When she arrived in Baghdad from Mecca, news came that her husband, Nur al-Din Muhammad, had died in 1185. The obstacle to her marriage to the Caliph had therefore disappeared, and Seljuk Khatun had no further excuse. She did not want to marry the Caliph, but al-Nasir ordered her to be brought to the palace and married her.

Ibn al-Sa'i provided a somewhat different account. According to him, Seljuk Khatun returned home after the Hajj in 580 AH (1184/85). Only a year and a half later did the Caliph propose marriage to her, and they became engaged. Al-Nasir sent an honourable escort for her. She arrived in Baghdad, where the marriage was concluded, and the Caliph presented her with jewels “worthy of caliphs and rulers”.

The Caliph loved her deeply. She wished for a palace like the one in Akhlat, and he instructed his vizier to build one. The palace was constructed by two hundred architects and two thousand workers. Doors from old palaces and trees from the gardens of old palaces were brought there.

According to Professor Y. Budak of Gazi University, the marriage was particularly significant because it was concluded without any political motives.

== Death ==

Soon after the palace was completed, Seljuk Khatun died. The Caliph was deeply saddened by her death and mourned his wife for three days.

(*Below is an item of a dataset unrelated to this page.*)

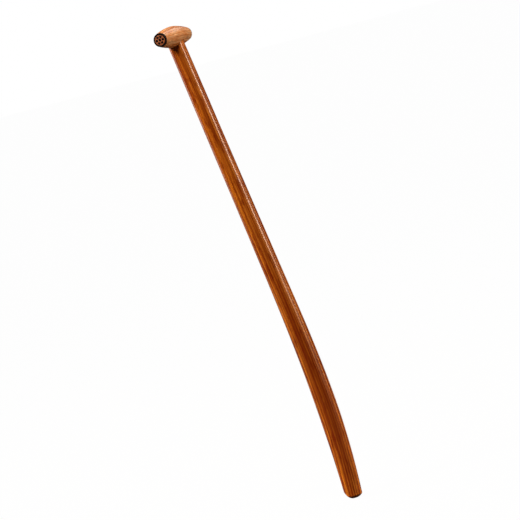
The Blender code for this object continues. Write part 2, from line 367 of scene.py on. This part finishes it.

According to Ibn al-Sa'i, the Caliph “could neither eat nor drink for several days”. According to Ibn al-Jawzi, “condolences were received for three days; the vizier, nobles, military commanders, and scholars were present”.

Ibn al-Sa'i, Ibn al-Athir, and Ibn al-Jawzi dated her death to 2 Rabi' al-Akhir 584 AH (6 June 1188).

During her lifetime, she began building a mausoleum for herself near the landing place in Karkh, beside the shrine of Awn and Mu'in, descendants of Ali. The site is now known as the Mausoleum of Zubayda and is located near the Basra Gate, but she did not live to see the mausoleum completed.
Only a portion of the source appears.